Items listed in a dataset
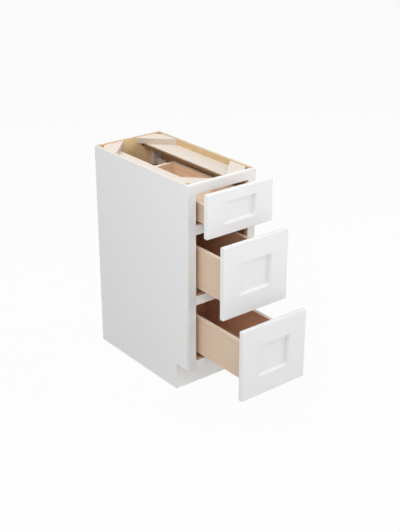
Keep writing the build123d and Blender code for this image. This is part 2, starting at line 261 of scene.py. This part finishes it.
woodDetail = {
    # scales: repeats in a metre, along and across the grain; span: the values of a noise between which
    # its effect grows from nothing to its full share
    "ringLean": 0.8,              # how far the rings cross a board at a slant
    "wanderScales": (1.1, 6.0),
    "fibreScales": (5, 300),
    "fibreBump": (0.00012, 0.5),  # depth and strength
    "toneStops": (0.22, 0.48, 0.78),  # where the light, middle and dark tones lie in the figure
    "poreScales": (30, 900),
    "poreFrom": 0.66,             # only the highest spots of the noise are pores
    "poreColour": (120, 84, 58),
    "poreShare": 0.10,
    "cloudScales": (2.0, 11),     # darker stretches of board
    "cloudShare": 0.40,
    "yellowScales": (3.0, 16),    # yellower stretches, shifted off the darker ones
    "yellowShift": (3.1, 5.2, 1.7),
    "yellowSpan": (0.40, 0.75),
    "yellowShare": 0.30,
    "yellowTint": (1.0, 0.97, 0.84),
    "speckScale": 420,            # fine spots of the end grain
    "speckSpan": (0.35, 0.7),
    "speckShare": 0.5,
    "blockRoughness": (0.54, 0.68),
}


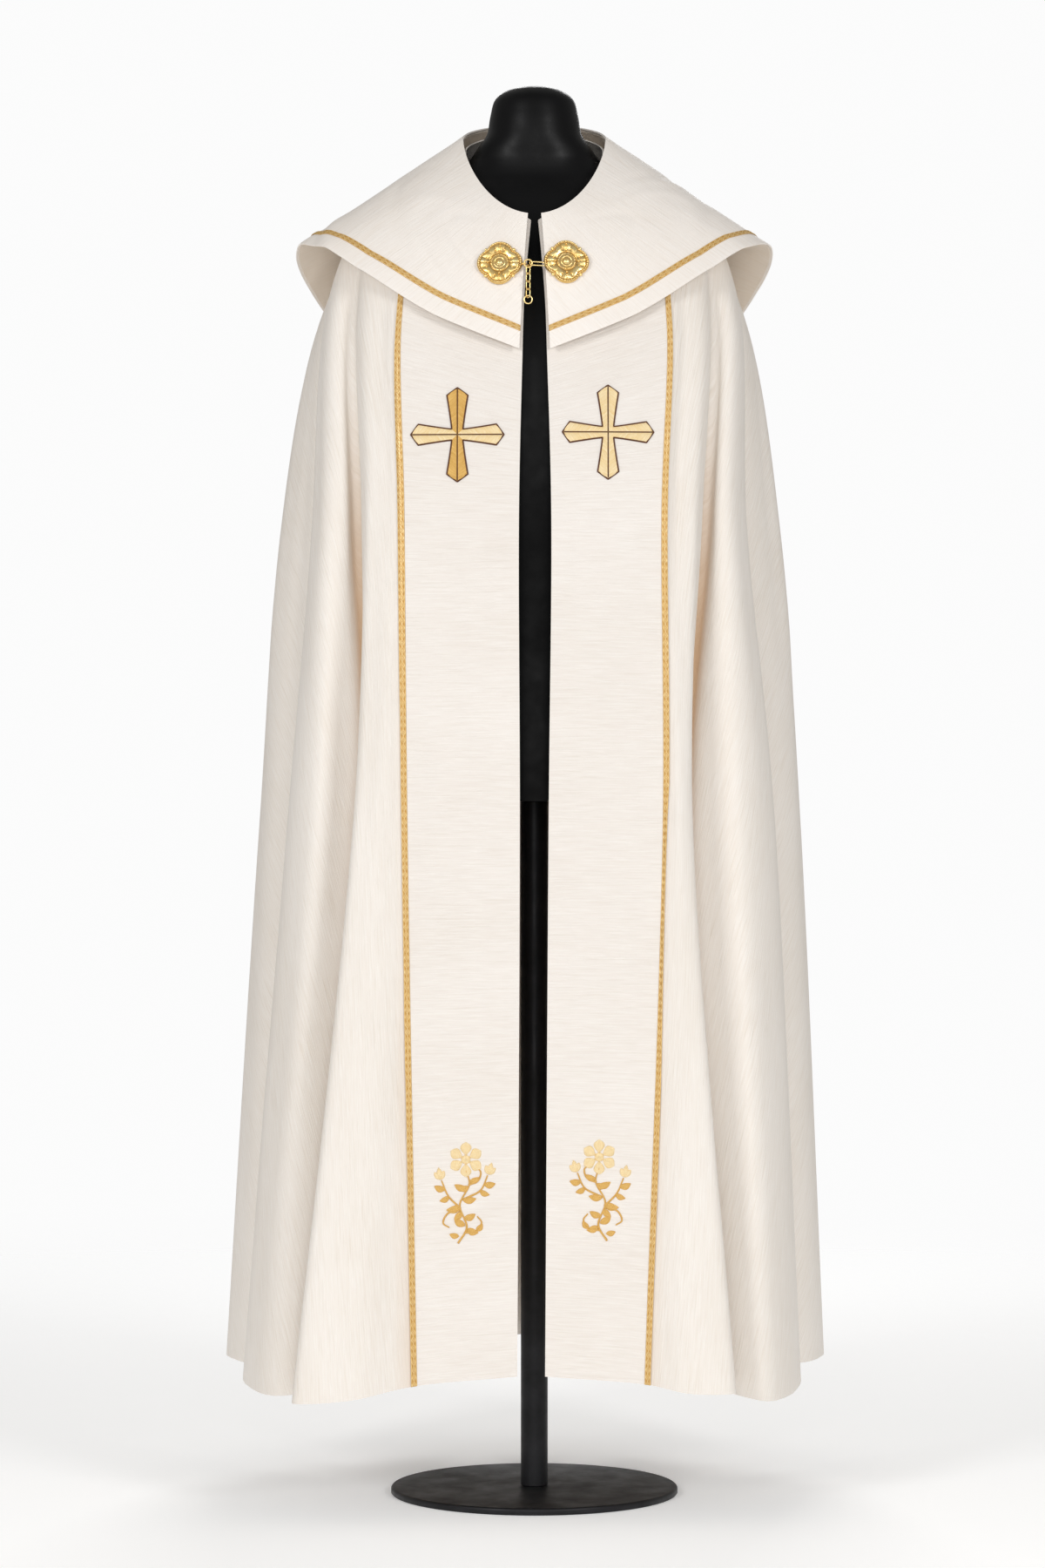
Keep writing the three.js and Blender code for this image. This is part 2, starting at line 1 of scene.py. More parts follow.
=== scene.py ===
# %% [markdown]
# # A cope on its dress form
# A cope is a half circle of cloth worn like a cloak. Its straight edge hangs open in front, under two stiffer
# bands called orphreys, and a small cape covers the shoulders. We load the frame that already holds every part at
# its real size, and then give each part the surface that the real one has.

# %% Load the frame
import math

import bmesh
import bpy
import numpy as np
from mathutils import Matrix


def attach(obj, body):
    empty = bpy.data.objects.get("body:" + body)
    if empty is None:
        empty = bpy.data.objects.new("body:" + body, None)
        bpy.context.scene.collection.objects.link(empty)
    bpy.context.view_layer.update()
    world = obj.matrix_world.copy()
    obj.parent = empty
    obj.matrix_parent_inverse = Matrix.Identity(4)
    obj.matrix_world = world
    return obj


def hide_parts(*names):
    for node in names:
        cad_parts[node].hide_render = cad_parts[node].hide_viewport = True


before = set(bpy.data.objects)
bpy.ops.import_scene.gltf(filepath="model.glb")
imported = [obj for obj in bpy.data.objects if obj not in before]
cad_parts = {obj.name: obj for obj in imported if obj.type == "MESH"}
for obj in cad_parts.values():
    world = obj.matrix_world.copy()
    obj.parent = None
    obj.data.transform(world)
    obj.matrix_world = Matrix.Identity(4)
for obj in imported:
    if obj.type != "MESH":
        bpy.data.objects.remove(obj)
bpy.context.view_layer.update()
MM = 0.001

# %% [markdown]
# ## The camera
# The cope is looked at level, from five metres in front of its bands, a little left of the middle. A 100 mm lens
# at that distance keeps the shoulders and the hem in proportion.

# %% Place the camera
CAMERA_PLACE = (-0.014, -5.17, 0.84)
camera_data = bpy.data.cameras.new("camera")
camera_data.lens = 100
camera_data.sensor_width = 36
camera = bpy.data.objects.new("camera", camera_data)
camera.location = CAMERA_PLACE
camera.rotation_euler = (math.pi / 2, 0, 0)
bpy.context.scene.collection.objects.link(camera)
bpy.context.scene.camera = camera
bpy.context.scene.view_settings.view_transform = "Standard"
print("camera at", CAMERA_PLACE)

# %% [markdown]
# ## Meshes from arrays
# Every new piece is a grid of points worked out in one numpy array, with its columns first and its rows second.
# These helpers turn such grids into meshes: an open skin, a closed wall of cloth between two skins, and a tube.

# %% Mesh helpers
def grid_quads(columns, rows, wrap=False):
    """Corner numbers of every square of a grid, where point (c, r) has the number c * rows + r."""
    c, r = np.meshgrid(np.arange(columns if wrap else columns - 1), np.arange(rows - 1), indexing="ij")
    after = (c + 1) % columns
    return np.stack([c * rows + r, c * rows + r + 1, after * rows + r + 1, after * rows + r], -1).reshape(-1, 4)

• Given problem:
Repeat all the entries exactly as given.

• Solution to this exercise:
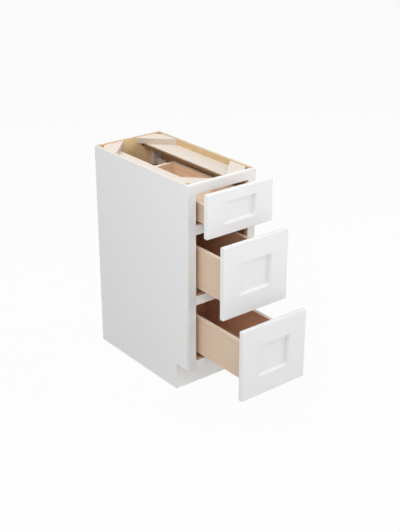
Keep writing the build123d and Blender code for this image. This is part 2, starting at line 261 of scene.py. This part finishes it.
woodDetail = {
    # scales: repeats in a metre, along and across the grain; span: the values of a noise between which
    # its effect grows from nothing to its full share
    "ringLean": 0.8,              # how far the rings cross a board at a slant
    "wanderScales": (1.1, 6.0),
    "fibreScales": (5, 300),
    "fibreBump": (0.00012, 0.5),  # depth and strength
    "toneStops": (0.22, 0.48, 0.78),  # where the light, middle and dark tones lie in the figure
    "poreScales": (30, 900),
    "poreFrom": 0.66,             # only the highest spots of the noise are pores
    "poreColour": (120, 84, 58),
    "poreShare": 0.10,
    "cloudScales": (2.0, 11),     # darker stretches of board
    "cloudShare": 0.40,
    "yellowScales": (3.0, 16),    # yellower stretches, shifted off the darker ones
    "yellowShift": (3.1, 5.2, 1.7),
    "yellowSpan": (0.40, 0.75),
    "yellowShare": 0.30,
    "yellowTint": (1.0, 0.97, 0.84),
    "speckScale": 420,            # fine spots of the end grain
    "speckSpan": (0.35, 0.7),
    "speckShare": 0.5,
    "blockRoughness": (0.54, 0.68),
}


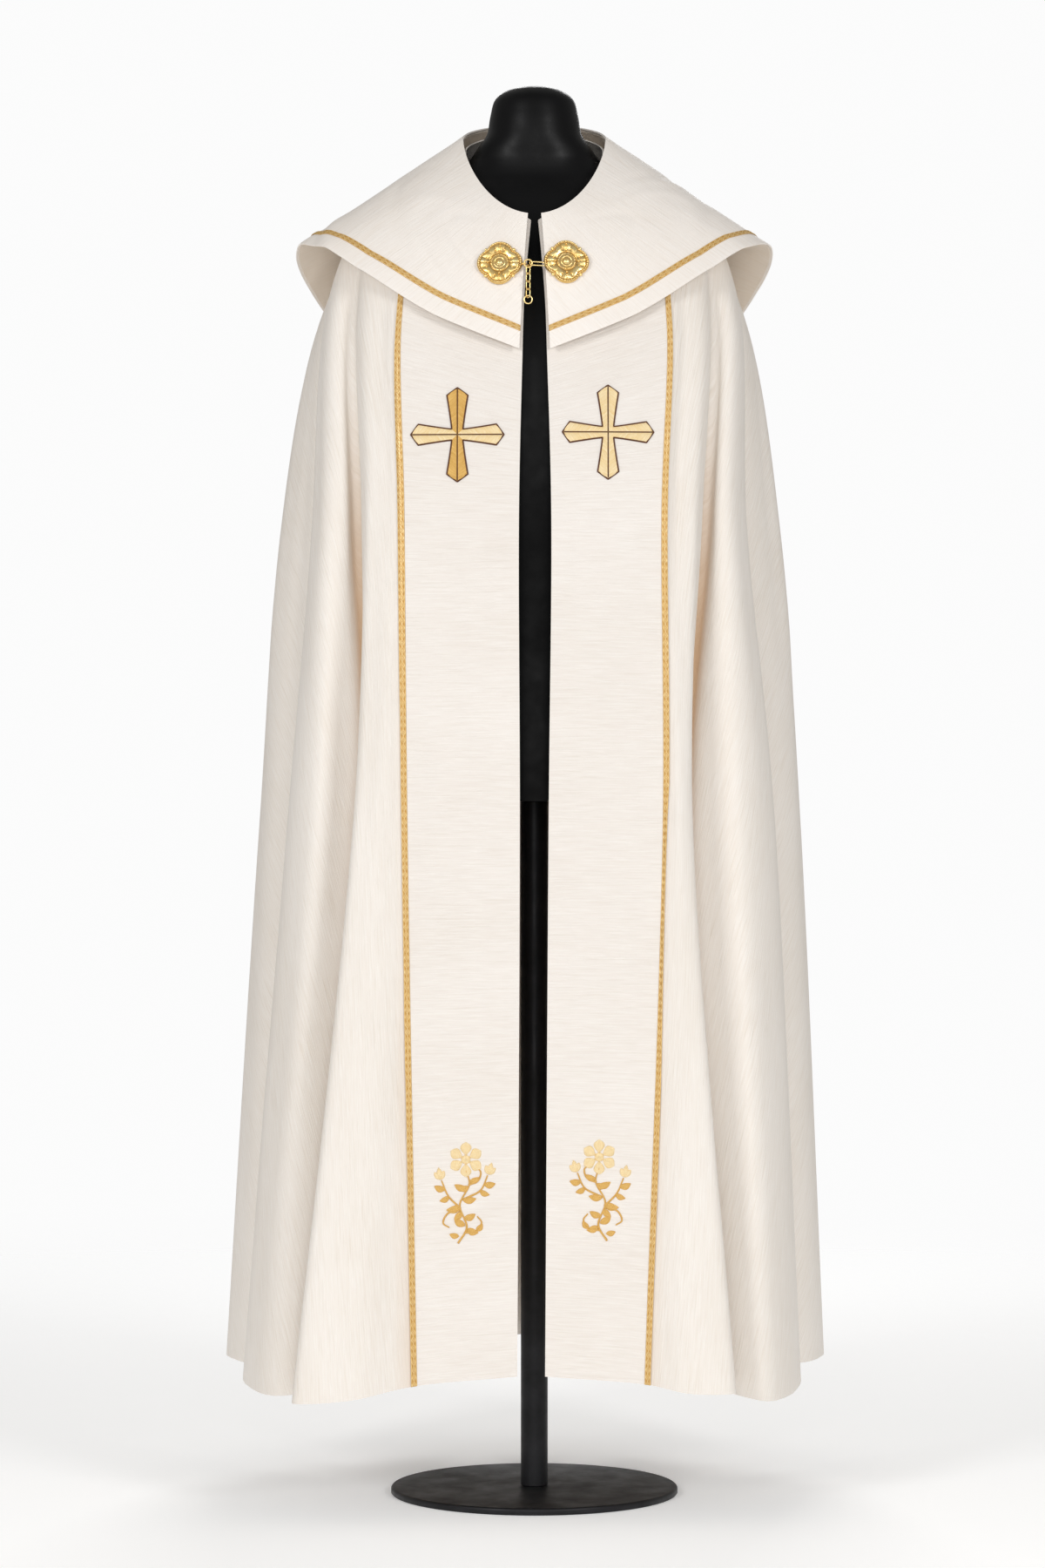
Keep writing the three.js and Blender code for this image. This is part 2, starting at line 1 of scene.py. More parts follow.
=== scene.py ===
# %% [markdown]
# # A cope on its dress form
# A cope is a half circle of cloth worn like a cloak. Its straight edge hangs open in front, under two stiffer
# bands called orphreys, and a small cape covers the shoulders. We load the frame that already holds every part at
# its real size, and then give each part the surface that the real one has.

# %% Load the frame
import math

import bmesh
import bpy
import numpy as np
from mathutils import Matrix


def attach(obj, body):
    empty = bpy.data.objects.get("body:" + body)
    if empty is None:
        empty = bpy.data.objects.new("body:" + body, None)
        bpy.context.scene.collection.objects.link(empty)
    bpy.context.view_layer.update()
    world = obj.matrix_world.copy()
    obj.parent = empty
    obj.matrix_parent_inverse = Matrix.Identity(4)
    obj.matrix_world = world
    return obj


def hide_parts(*names):
    for node in names:
        cad_parts[node].hide_render = cad_parts[node].hide_viewport = True


before = set(bpy.data.objects)
bpy.ops.import_scene.gltf(filepath="model.glb")
imported = [obj for obj in bpy.data.objects if obj not in before]
cad_parts = {obj.name: obj for obj in imported if obj.type == "MESH"}
for obj in cad_parts.values():
    world = obj.matrix_world.copy()
    obj.parent = None
    obj.data.transform(world)
    obj.matrix_world = Matrix.Identity(4)
for obj in imported:
    if obj.type != "MESH":
        bpy.data.objects.remove(obj)
bpy.context.view_layer.update()
MM = 0.001

# %% [markdown]
# ## The camera
# The cope is looked at level, from five metres in front of its bands, a little left of the middle. A 100 mm lens
# at that distance keeps the shoulders and the hem in proportion.

# %% Place the camera
CAMERA_PLACE = (-0.014, -5.17, 0.84)
camera_data = bpy.data.cameras.new("camera")
camera_data.lens = 100
camera_data.sensor_width = 36
camera = bpy.data.objects.new("camera", camera_data)
camera.location = CAMERA_PLACE
camera.rotation_euler = (math.pi / 2, 0, 0)
bpy.context.scene.collection.objects.link(camera)
bpy.context.scene.camera = camera
bpy.context.scene.view_settings.view_transform = "Standard"
print("camera at", CAMERA_PLACE)

# %% [markdown]
# ## Meshes from arrays
# Every new piece is a grid of points worked out in one numpy array, with its columns first and its rows second.
# These helpers turn such grids into meshes: an open skin, a closed wall of cloth between two skins, and a tube.

# %% Mesh helpers
def grid_quads(columns, rows, wrap=False):
    """Corner numbers of every square of a grid, where point (c, r) has the number c * rows + r."""
    c, r = np.meshgrid(np.arange(columns if wrap else columns - 1), np.arange(rows - 1), indexing="ij")
    after = (c + 1) % columns
    return np.stack([c * rows + r, c * rows + r + 1, after * rows + r + 1, after * rows + r], -1).reshape(-1, 4)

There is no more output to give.